>> begin

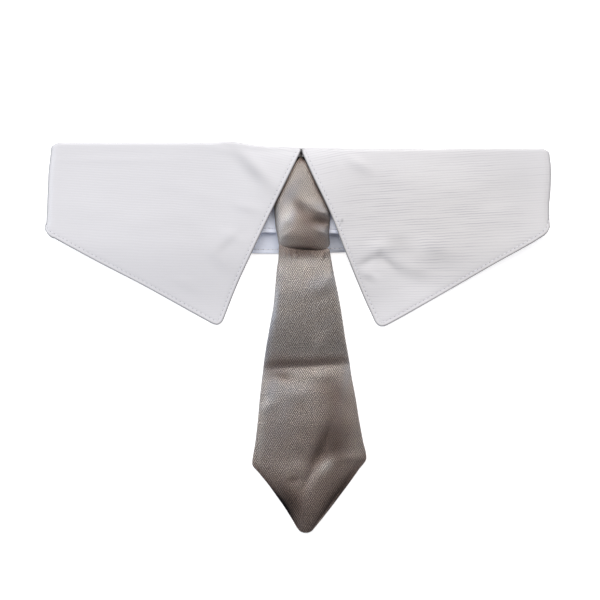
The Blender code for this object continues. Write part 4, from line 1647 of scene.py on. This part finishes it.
class MakeStage(bpy.types.Operator):
    """Makes the floor, the lights and the camera straight above."""

    bl_idname = "collar.stage"
    bl_label = "Make the stage"

    def execute(self, context):
        scene = context.scene
        settings = scene.collar_stage
        half = settings.floor_size / 2
        mesh = bpy.data.meshes.new("floor")
        corners = [(x * half, y * half, -0.0001) for x, y in ((-1, -1), (1, -1), (1, 1), (-1, 1))]
        mesh.from_pydata(corners, [], [(0, 1, 2, 3)])
        floor = link_piece("floor", mesh, floor_material(settings))
        key_colour, fill_colour = (1.03, 0.985, 0.94), (0.78, 0.87, 1)
        aim = (0, -0.035, 0)
        area_light("key", (0.02, 1.2, 1.6), aim, (2.2, 1.5), settings.key_power, key_colour)
        area_light("fill", (-0.75, -0.05, 0.5), aim, (0.5, 0.7), settings.fill_power, fill_colour)
        world = bpy.data.worlds.new("studio")
        world.use_nodes = True
        light_the_sky(world.node_tree, settings)
        scene.world = world
        camera = bpy.data.cameras.new("camera")
        camera.lens = settings.lens
        camera.clip_end = 20
        holder = bpy.data.objects.new("camera", camera)
        distance = settings.frame_width / camera.sensor_width * camera.lens
        holder.location = (-0.00042, -0.042, distance + 0.005)
        scene.collection.objects.link(holder)
        scene.camera = holder
        scene.view_settings.view_transform = "Standard"
        return {"FINISHED"}


class CollarPanel(bpy.types.Panel):
    """Lists the pieces of the collar and their settings."""

    bl_idname = "VIEW3D_PT_shirt_collar"
    bl_label = "Shirt collar with tie"
    bl_space_type = "VIEW_3D"
    bl_region_type = "UI"
    bl_category = "Collar"

    def draw(self, context):
        for operator in OPERATORS:
            self.layout.operator(operator.bl_idname)
        for group in (context.scene.collar_cloth, context.scene.collar_tie, context.scene.collar_stage):
            box = self.layout.box()
            for name in group.bl_rna.properties.keys():
                if name not in ("rna_type", "name"):
                    box.prop(group, name)


SETTINGS = {"collar_cloth": CollarSettings, "collar_tie": TieSettings, "collar_stage": StageSettings}
OPERATORS = (MakeLeaf, MakeStand, MakeStitching, MakeTie, MakeStage)


def register():
    for name, group in SETTINGS.items():
        bpy.utils.register_class(group)
        setattr(bpy.types.Scene, name, bpy.props.PointerProperty(type=group))
    for kind in (*OPERATORS, CollarPanel):
        bpy.utils.register_class(kind)


def unregister():
    for kind in (CollarPanel, *OPERATORS[::-1]):
        bpy.utils.unregister_class(kind)
    for name, group in SETTINGS.items():
        delattr(bpy.types.Scene, name)
        bpy.utils.unregister_class(group)


def main():
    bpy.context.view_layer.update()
    register()
    bpy.ops.collar.leaf()
    bpy.ops.collar.stand()
    bpy.ops.collar.stitching()
    bpy.ops.collar.tie()
    bpy.ops.collar.stage()


if __name__ == "__main__":
    main()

>> end

● **INSTRUCTION**:
Only the lines from the one containing "bpy.context.view_layer.update()" to the end of the listing belong in the output, each reproduced exactly.

● **ANSWER TO THIS PROBLEM**:
    bpy.context.view_layer.update()
    register()
    bpy.ops.collar.leaf()
    bpy.ops.collar.stand()
    bpy.ops.collar.stitching()
    bpy.ops.collar.tie()
    bpy.ops.collar.stage()


if __name__ == "__main__":
    main()